§ **TO BE DONE**
Write out, word for word, only the data from its first line to the line containing "SLOT_SHIFT_X = -3.0".
---
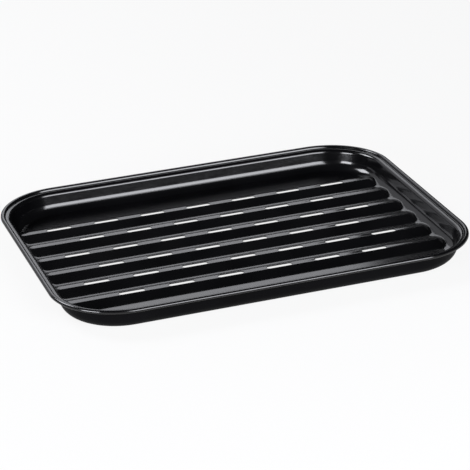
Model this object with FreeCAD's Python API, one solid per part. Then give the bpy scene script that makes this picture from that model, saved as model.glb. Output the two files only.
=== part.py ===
import FreeCAD, Part
import math
import os

# Grill tray: one pressed sheet of enamelled steel with a rolled rim, a deep
# well and six slotted ribs across its floor.
# Millimetres. X runs along the tray, Y across it (+Y is the far side), Z is up.
# The origin is the middle of the tray on the plane it stands on.

# Sheet
SHEET = 0.8

# Outline of the rim, seen from above
RIM_LENGTH = 340.0
RIM_WIDTH = 260.0
RIM_CORNER_RADIUS = 55.0
TRAY_HEIGHT = 20.1

# Rolled bead round the rim
BEAD_WIDTH = 3.3
BEAD_TOP_RADIUS = 1.2
BEAD_RISE = 2.0
BEAD_SLOPE_RUN = 0.8
LIP_DROP = 2.1
LIP_TUCK = 1.3
LIP_RADIUS = 0.7

# Shallow channel between the bead and the well
CHANNEL_FOOT_RADIUS = 0.8
CHANNEL_RISE = 0.2
SHOULDER_INSET = 7.8
SHOULDER_RADIUS = 3.0

# Wall of the well and the cove at its foot
WALL_DRAFT_RUN = 2.4
COVE_RADIUS = 10.0
FLOOR_START = 22.0

# Ribs
RIB_ROWS = 6
RIB_PITCH = 28.4
RIB_RISE = 4.0
RIB_CREST_LENGTH = 307.0
RIB_CREST_HALF_WIDTH = 2.7
RIB_FOOT_HALF_WIDTH = 12.6
RIB_CREST_RADIUS = 1.2
RIB_FOOT_RADIUS = 2.4
RIB_FOOT_MARGIN = 1.6

# The ribs and slots are pressed a little off the middle of the tray
RIB_SHIFT_X = -1.5
RIB_SHIFT_Y = 4.2
SLOT_SHIFT_X = -3.0

# Slots through the crests, staggered from rib to rib
SLOT_PITCH = 40.1
SLOT_LENGTH = 21.0
SLOT_WIDTH = 4.4
SLOTS_IN_LONG_ROW = 7
SLOTS_IN_SHORT_ROW = 6

# Overlap of cutting forms beyond the metal they cut
CUT_MARGIN = 1.0

UP = FreeCAD.Vector(0, 0, 1)


def unit(start, end):
    """Direction from one (u, z) point to the next."""
    length = math.hypot(end[0] - start[0], end[1] - start[1])
    return ((end[0] - start[0]) / length, (end[1] - start[1]) / length)


def offset_path(points, radii, shift):
    """Path parallel to a rounded path, moved to its left by shift.

    Corners stay where the moved segments meet, and each corner radius grows
    or shrinks by the shift, so the two paths stay parallel round the bends.
    """
    ways = [unit(a, b) for a, b in zip(points, points[1:])]
    moved = [(points[0][0] - ways[0][1] * shift, points[0][1] + ways[0][0] * shift)]
    rounds = [0.0]
    for i in range(1, len(points) - 1):
        before, after = ways[i - 1], ways[i]
        turn = math.atan2(before[0] * after[1] - before[1] * after[0],
                          before[0] * after[0] + before[1] * after[1])
        reach = shift * math.tan(turn / 2)
        x = points[i][0] - before[1] * shift - before[0] * reach
        z = points[i][1] + before[0] * shift - before[1] * reach
        moved.append((x, z))
        rounds.append(radii[i] - math.copysign(shift, turn))
    last = ways[-1]
    moved.append((points[-1][0] - last[1] * shift, points[-1][1] + last[0] * shift))
    rounds.append(0.0)
    return moved, rounds


def rounded_edges(points, radii):
    """Lines and arcs of a path whose inner corners are rounded."""
    edges = []
    start = FreeCAD.Vector(points[0][0], 0, points[0][1])
    for i in range(1, len(points) - 1):
        corner = FreeCAD.Vector(points[i][0], 0, points[i][1])
        back = FreeCAD.Vector(points[i - 1][0], 0, points[i - 1][1]) - corner
        ahead = FreeCAD.Vector(points[i + 1][0], 0, points[i + 1][1]) - corner
        back.normalize()
        ahead.normalize()
        half_angle = back.getAngle(ahead) / 2
        tangent = radii[i] / math.tan(half_angle)
        arc_start = corner + back * tangent
        arc_end = corner + ahead * tangent
        bisector = back + ahead
        bisector.normalize()
        arc_middle = corner + bisector * (radii[i] / math.sin(half_angle) - radii[i])
        edges.append(Part.LineSegment(start, arc_start).toShape())
        edges.append(Part.Arc(arc_start, arc_middle, arc_end).toShape())
        start = arc_end
    end = FreeCAD.Vector(points[-1][0], 0, points[-1][1])
    edges.append(Part.LineSegment(start, end).toShape())
    return edges


def face_from(edges):
    """Plane face bounded by edges that meet end to end."""
    return Part.Face(Part.Wire(Part.__sortEdges__(edges)))


def sheet_face(points, radii):
    """Section of the sheet: a band half a thickness to each side of the path."""
    outer = rounded_edges(*offset_path(points, radii, SHEET / 2))
    inner = rounded_edges(*offset_path(points, radii, -SHEET / 2))
    first = Part.LineSegment(outer[0].firstVertex().Point, inner[0].firstVertex().Point)
    last = Part.LineSegment(outer[-1].lastVertex().Point, inner[-1].lastVertex().Point)
    return face_from(outer + [last.toShape()] + inner + [first.toShape()])


def rim_section():
    """Middle line of the sheet from the tucked lip over the bead to the floor.

    The first coordinate is the distance inwards from the outer edge of the rim.
    """
    half = SHEET / 2
    bead_top = TRAY_HEIGHT - half
    lip_end = bead_top - LIP_DROP
    channel = bead_top - BEAD_RISE
    bead_end = BEAD_WIDTH - half
    points = [
        (half + LIP_TUCK, lip_end),
        (half, lip_end),
        (half, bead_top),
        (bead_end, bead_top),
        (bead_end + BEAD_SLOPE_RUN, channel),
        (SHOULDER_INSET, channel + CHANNEL_RISE),
        (SHOULDER_INSET + WALL_DRAFT_RUN, half),
        (FLOOR_START, half),
    ]
    radii = [
        0.0,
        LIP_RADIUS,
        BEAD_TOP_RADIUS,
        BEAD_TOP_RADIUS,
        CHANNEL_FOOT_RADIUS,
        SHOULDER_RADIUS,
        COVE_RADIUS,
        0.0,
    ]
    return points, radii


def swept_round(section):
    """Pieces that a section makes on its way round the rounded outline."""
    centre_x = RIM_LENGTH / 2 - RIM_CORNER_RADIUS
    centre_y = RIM_WIDTH / 2 - RIM_CORNER_RADIUS
    corner_section = section.translated(FreeCAD.Vector(RIM_CORNER_RADIUS, 0, 0))
    quarter = corner_section.revolve(FreeCAD.Vector(0, 0, 0), UP, 90)
    pieces = []
    corners = [
        (centre_x, centre_y),
        (-centre_x, centre_y),
        (-centre_x, -centre_y),
        (centre_x, -centre_y),
    ]
    for turn, (x, y) in enumerate(corners):
        piece = quarter.rotated(FreeCAD.Vector(0, 0, 0), UP, 90 * turn)
        pieces.append(piece.translated(FreeCAD.Vector(x, y, 0)))
    sides = [(RIM_LENGTH / 2, centre_y), (RIM_WIDTH / 2, centre_x)] * 2
    for turn, (reach, run) in enumerate(sides):
        side = section.translated(FreeCAD.Vector(reach, -run, 0))
        side = side.extrude(FreeCAD.Vector(0, 2 * run, 0))
        pieces.append(side.rotated(FreeCAD.Vector(0, 0, 0), UP, 90 * turn))
    return pieces


def rim_and_wall():
    """Rim, wall and cove as pieces of sheet."""
    points, radii = rim_section()
    return swept_round(sheet_face([(-inset, z) for inset, z in points], radii))


def rounded_plate(inset, low, height):
    """Flat block inside the rim, its corners round the rim's corner centres."""
    half_x = RIM_LENGTH / 2 - inset
    half_y = RIM_WIDTH / 2 - inset
    plate = Part.makeBox(2 * half_x, 2 * half_y, height, FreeCAD.Vector(-half_x, -half_y, low))
    upright = [e for e in plate.Edges if abs(e.Vertexes[0].Z - e.Vertexes[1].Z) > height / 2]
    return plate.makeFillet(RIM_CORNER_RADIUS - inset, upright)


def well_core():
    """Block that fills the well out to the middle of its sheet, past the cove."""
    points, radii = rim_section()
    wall_top, wall_foot, floor_end = points[-3:]
    top = SHEET + COVE_RADIUS + CUT_MARGIN
    slant = (wall_foot[0] - wall_top[0]) / (wall_top[1] - wall_foot[1])
    start = (-(wall_foot[0] - slant * (top - wall_foot[1])), top)
    foot = (-wall_foot[0], wall_foot[1])
    end = (-floor_end[0], floor_end[1])
    edges = rounded_edges([start, foot, end], [0.0, COVE_RADIUS, 0.0])
    low = FreeCAD.Vector(end[0], 0, end[1])
    high = FreeCAD.Vector(end[0], 0, top)
    edges.append(Part.LineSegment(low, high).toShape())
    edges.append(Part.LineSegment(high, FreeCAD.Vector(start[0], 0, top)).toShape())
    middle = rounded_plate(FLOOR_START, floor_end[1], top - floor_end[1])
    return middle.multiFuse(swept_round(face_from(edges))).removeSplitter()


def rib_form(shift, bottom):
    """Solid under the rib surface that lies shift above its middle line."""
    half = SHEET / 2
    points = [
        (RIB_FOOT_HALF_WIDTH + RIB_FOOT_MARGIN, half),
        (RIB_FOOT_HALF_WIDTH, half),
        (RIB_CREST_HALF_WIDTH, half + RIB_RISE),
        (0.0, half + RIB_RISE),
    ]
    radii = [0.0, RIB_FOOT_RADIUS, RIB_CREST_RADIUS, 0.0]
    edges = rounded_edges(*offset_path(points, radii, -shift))
    foot = edges[0].firstVertex().Point
    crest = edges[-1].lastVertex().Point
    foot_low = FreeCAD.Vector(foot.x, 0, bottom)
    middle_low = FreeCAD.Vector(0, 0, bottom)
    edges.append(Part.LineSegment(crest, middle_low).toShape())
    edges.append(Part.LineSegment(middle_low, foot_low).toShape())
    edges.append(Part.LineSegment(foot_low, foot).toShape())
    half_face = face_from(edges)
    run = RIB_CREST_LENGTH / 2 - RIB_CREST_HALF_WIDTH
    end = half_face.revolve(FreeCAD.Vector(0, 0, 0), UP, 180)
    end = end.rotated(FreeCAD.Vector(0, 0, 0), UP, -90)
    across = half_face.rotated(FreeCAD.Vector(0, 0, 0), UP, 90)
    side = across.translated(FreeCAD.Vector(-run, 0, 0)).extrude(FreeCAD.Vector(2 * run, 0, 0))
    other_side = side.rotated(FreeCAD.Vector(0, 0, 0), UP, 180)
    right = end.translated(FreeCAD.Vector(run, 0, 0))
    left = right.rotated(FreeCAD.Vector(0, 0, 0), UP, 180)
    return side.multiFuse([other_side, right, left]).removeSplitter()


def slot_form():
    """Upright prism with round ends, one slot long and wide."""
    radius = SLOT_WIDTH / 2
    run = SLOT_LENGTH - SLOT_WIDTH
    height = SHEET + RIB_RISE + 2 * CUT_MARGIN
    low = FreeCAD.Vector(-run / 2, -radius, -CUT_MARGIN)
    bar = Part.makeBox(run, SLOT_WIDTH, height, low)
    left = Part.makeCylinder(radius, height, FreeCAD.Vector(-run / 2, 0, -CUT_MARGIN))
    right = Part.makeCylinder(radius, height, FreeCAD.Vector(run / 2, 0, -CUT_MARGIN))
    return bar.multiFuse([left, right]).removeSplitter()


def rib_positions():
    """Y of each rib, far side first."""
    middle = (RIB_ROWS - 1) / 2
    return [RIB_SHIFT_Y + (middle - row) * RIB_PITCH for row in range(RIB_ROWS)]


def slot_cuts():
    """All slot prisms; long and short rows take turns from the far side."""
    slot = slot_form()
    cuts = []
    for row, y in enumerate(rib_positions()):
        count = SLOTS_IN_LONG_ROW if row % 2 == 0 else SLOTS_IN_SHORT_ROW
        for place in range(count):
            x = SLOT_SHIFT_X + (place - (count - 1) / 2) * SLOT_PITCH
            cuts.append(slot.translated(FreeCAD.Vector(x, y, 0)))
    return cuts


def grill_tray():
    """The whole pressed sheet."""
    upper = rib_form(SHEET / 2, 0.0)
    hollow = rib_form(-SHEET / 2, -CUT_MARGIN)
    core = well_core()
    places = [FreeCAD.Vector(RIB_SHIFT_X, y, 0) for y in rib_positions()]
    uppers = [core.common(upper.translated(place)) for place in places]
    hollows = [hollow.translated(place) for place in places]
    floor = rounded_plate(FLOOR_START, 0.0, SHEET)
    tray = floor.multiFuse(rim_and_wall() + uppers)
    tray = tray.cut(hollows)
    tray = tray.cut(slot_cuts())
    return tray.removeSplitter()


def main():
    """Build the tray and write it out."""
    os.makedirs("parts", exist_ok=True)
    tray = grill_tray()
    solids = tray.Solids
    if len(solids) != 1 or not tray.isValid():
        raise RuntimeError("the tray is not one sound solid")
    box = tray.BoundBox
    print("solids", len(solids), "faces", len(tray.Faces), "volume", round(tray.Volume, 1))
    print("size", round(box.XLength, 3), round(box.YLength, 3), round(box.ZLength, 3), "low", round(box.ZMin, 4))
    solids[0].exportStep("parts/grill_tray.step")


main()
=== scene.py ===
import math

import bmesh
import bpy
import numpy as np
from mathutils import Matrix, Vector


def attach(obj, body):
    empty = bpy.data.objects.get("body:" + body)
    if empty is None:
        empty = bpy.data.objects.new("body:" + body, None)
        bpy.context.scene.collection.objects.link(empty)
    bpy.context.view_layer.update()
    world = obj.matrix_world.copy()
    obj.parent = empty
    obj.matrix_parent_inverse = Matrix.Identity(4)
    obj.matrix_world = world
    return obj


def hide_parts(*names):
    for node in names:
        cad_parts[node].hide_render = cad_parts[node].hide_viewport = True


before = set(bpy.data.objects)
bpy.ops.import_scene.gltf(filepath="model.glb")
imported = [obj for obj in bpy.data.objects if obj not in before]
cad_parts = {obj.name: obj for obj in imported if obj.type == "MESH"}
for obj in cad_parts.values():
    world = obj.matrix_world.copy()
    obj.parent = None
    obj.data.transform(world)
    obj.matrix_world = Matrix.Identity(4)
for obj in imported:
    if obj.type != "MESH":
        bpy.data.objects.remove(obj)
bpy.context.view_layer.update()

# Sizes of the tray in millimetres, as in its solid model
SHEET = 0.8
HALF = SHEET / 2
RIM_LENGTH = 340.0
RIM_WIDTH = 260.0
RIM_CORNER_RADIUS = 55.0
FLOOR_INSET = 22.0
CORNER_CENTRE = np.array((RIM_LENGTH / 2 - RIM_CORNER_RADIUS, RIM_WIDTH / 2 - RIM_CORNER_RADIUS))
FLOOR_CORNER_RADIUS = RIM_CORNER_RADIUS - FLOOR_INSET

# Middle of the sheet from the floor over wall, shoulder, channel and bead to
# the tucked lip: distance inwards from the rim's edge, height, bend radius,
# steps round the bend on the seen side
SECTION = (
    (FLOOR_INSET, HALF, 0.0, 0),
    (10.2, HALF, 10.0, 24),
    (7.8, 17.9, 3.0, 12),
    (3.7, 17.7, 0.8, 6),
    (2.9, 19.7, 1.2, 6),
    (0.4, 19.7, 1.2, 8),
    (0.4, 17.6, 0.7, 5),
    (1.7, 17.6, 0.0, 0),
)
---
§ **RESPONSE**
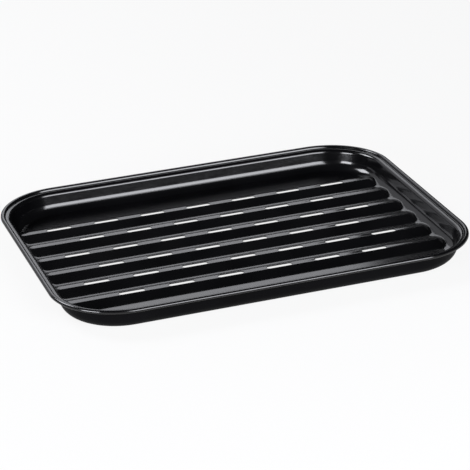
Model this object with FreeCAD's Python API, one solid per part. Then give the bpy scene script that makes this picture from that model, saved as model.glb. Output the two files only.
=== part.py ===
import FreeCAD, Part
import math
import os

# Grill tray: one pressed sheet of enamelled steel with a rolled rim, a deep
# well and six slotted ribs across its floor.
# Millimetres. X runs along the tray, Y across it (+Y is the far side), Z is up.
# The origin is the middle of the tray on the plane it stands on.

# Sheet
SHEET = 0.8

# Outline of the rim, seen from above
RIM_LENGTH = 340.0
RIM_WIDTH = 260.0
RIM_CORNER_RADIUS = 55.0
TRAY_HEIGHT = 20.1

# Rolled bead round the rim
BEAD_WIDTH = 3.3
BEAD_TOP_RADIUS = 1.2
BEAD_RISE = 2.0
BEAD_SLOPE_RUN = 0.8
LIP_DROP = 2.1
LIP_TUCK = 1.3
LIP_RADIUS = 0.7

# Shallow channel between the bead and the well
CHANNEL_FOOT_RADIUS = 0.8
CHANNEL_RISE = 0.2
SHOULDER_INSET = 7.8
SHOULDER_RADIUS = 3.0

# Wall of the well and the cove at its foot
WALL_DRAFT_RUN = 2.4
COVE_RADIUS = 10.0
FLOOR_START = 22.0

# Ribs
RIB_ROWS = 6
RIB_PITCH = 28.4
RIB_RISE = 4.0
RIB_CREST_LENGTH = 307.0
RIB_CREST_HALF_WIDTH = 2.7
RIB_FOOT_HALF_WIDTH = 12.6
RIB_CREST_RADIUS = 1.2
RIB_FOOT_RADIUS = 2.4
RIB_FOOT_MARGIN = 1.6

# The ribs and slots are pressed a little off the middle of the tray
RIB_SHIFT_X = -1.5
RIB_SHIFT_Y = 4.2
SLOT_SHIFT_X = -3.0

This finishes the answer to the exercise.